Friday, 17 July 2015

Crock Pot Chicken and Stuffing

Crock Pot Chicken and Stuffing

Usually on Sundays I try to put something into the crockpot for dinner before I leave for church.  We are always so starving by the time we get home, which usually isn't until about 2 PM!  If I haven't been really organized and used the crockpot, we end up eating things we shouldn't because lets face it . . .  by that time we don't care what goes into our mouths.  We just want to fill that gap!   Not to self . . .  perhaps carry an apple in your church bag . . .

Crock Pot Chicken and Stuffing

Sister Johansen who is another Senior Missionary here in the UK, said she really wanted to make this Crockpot Chicken and Stuffing recipe that she found on Pinterest, but wasn't sure if she actually could because they don't do boxed stuffing mix here.  Well  . . .  they do, but it's not like any stuffing mix we are used to in North America.  Over here in the UK, it is like cracker crumbs . . .  I think it's called crumbled rusk.  Anyways, like Sister Johansen, I didn't think it would work in this recipe.

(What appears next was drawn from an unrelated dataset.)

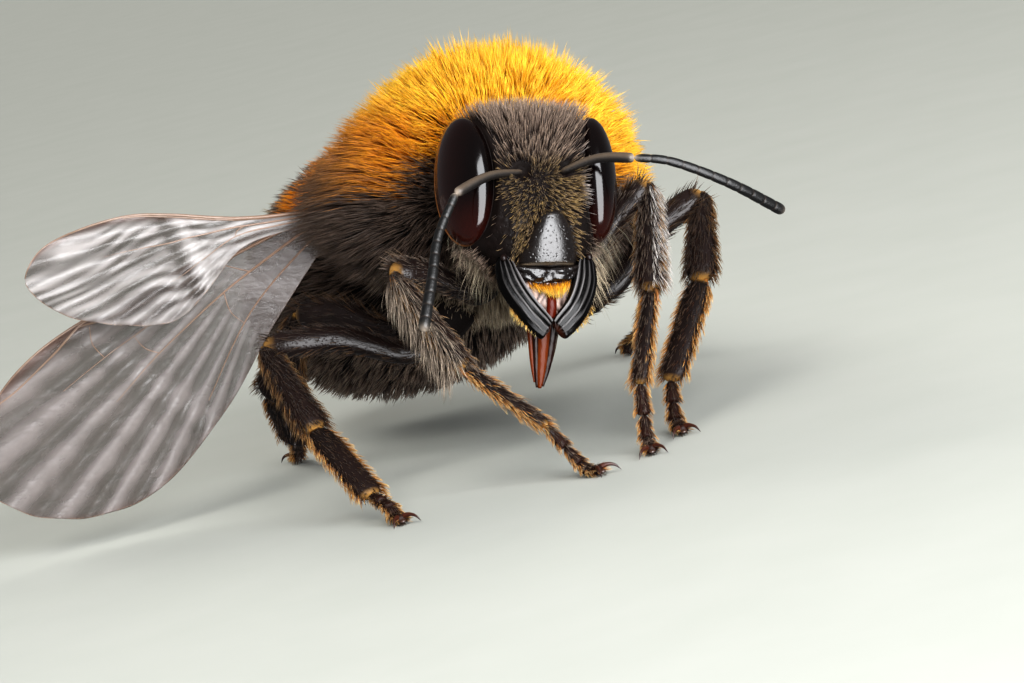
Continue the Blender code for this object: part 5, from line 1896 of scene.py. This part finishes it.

Crock Pot Chicken and Stuffing

And so I promised Sister Johansen that I would find a way to make it work.  And guess what???  I did!  I created my own stuffing mix.  (You will find the recipe below.)  And you know . . .  it has to be better than anything storebought with artificial ingredients and additives.  Well, that's my theory anyways!

 Crock Pot Chicken and Stuffing

It worked really well!  Really, REALLY well.   This was delicious and so simple to put together.  All I had to do was add some potatoes and vegetables.   Boiled baby potatoes and some steamed veg were just the trick.  The leftovers the next day were even tastier.

Crock Pot Chicken and Stuffing


*Crock Pot Chicken and Stuffing*
Serves 6 to 8
Simple, no fuss and delicious.  I make my own stuffing mix. 

4 large boneless, skinless chicken breasts
225ml of chicken broth (1 cup)
1 can of condensed cream of chicken soup
1 can of condensed cream of mushroom soup
60ml of milk (1/4 cup)
4 slices of medium cheddar cheese
1 box of stuffing mix (Use about 4 cups of my recipe) 

Place your chicken in the bottom of your crock pot.   Pour the chicken broth over all and then lay a slice of cheese over top of each.  Whisk together both of the soups and the milk.  Pour this over top ov the cheese and chicken.   Top with the stuffing mix.  Cover and cook on low for 6 to 8 hours, or high for 4 hours.   Serve with your choice of side dishes.  I recommend steamed baby potatoes and broccoli.

Crock Pot Chicken and Stuffing

*Herbed Stuffing Mix*
Makes about 12 cups

A handy version of a store bought favourite, which works out a lot cheaper and tastier in the long run.   It will keep stored in a large airtight container for up to 4 months.  If you want to store it longer, you can freeze it. 

30 slices of firm textured bread, cut into 1/2 inch cubes
150ml of oil (about 2/3 cup)
3 TBS instant minced onion
3 TBS dried parsley flakes
1 tsp garlic powder
1/2 tsp celery salt
3/4 tsp rubbed sage
1/2 tsp rubbed thyme
1/2 tsp black pepper
1/2 tsp salt 
Homemade Stuffing Mix 

Preheat the oven to 160*C/300*F/ gas mark 3.  Put the bread into two 13 by 9 inch pans and toast in the oven for 45 minutes, stirring occasionally.  Whisk together the oil and the seasonings.  Remove the bread cubes from the oven and allow to cool slightly.  Stir in the oil, tossing to coat the bread cubes.  Store in an airtight container.


To make stuffing:  combine 1 tsp instant chicken boullion stock powder, along with 6 ounces of boiling water.  Melt 6 TBS of butter in a skillet and saute one medium onion (peel and chop) with 4 stalks of celery (chopped) until softened.  Toss together with the chicken stock and 7 cups of the stuffing  mix.    Use to stuff a chicken or turkey prior to roasting, or bakd in a lightly buttered casserole for half an hour at 180*C/350*F/ gas mark 4.  You can also use it to stuff pork chops.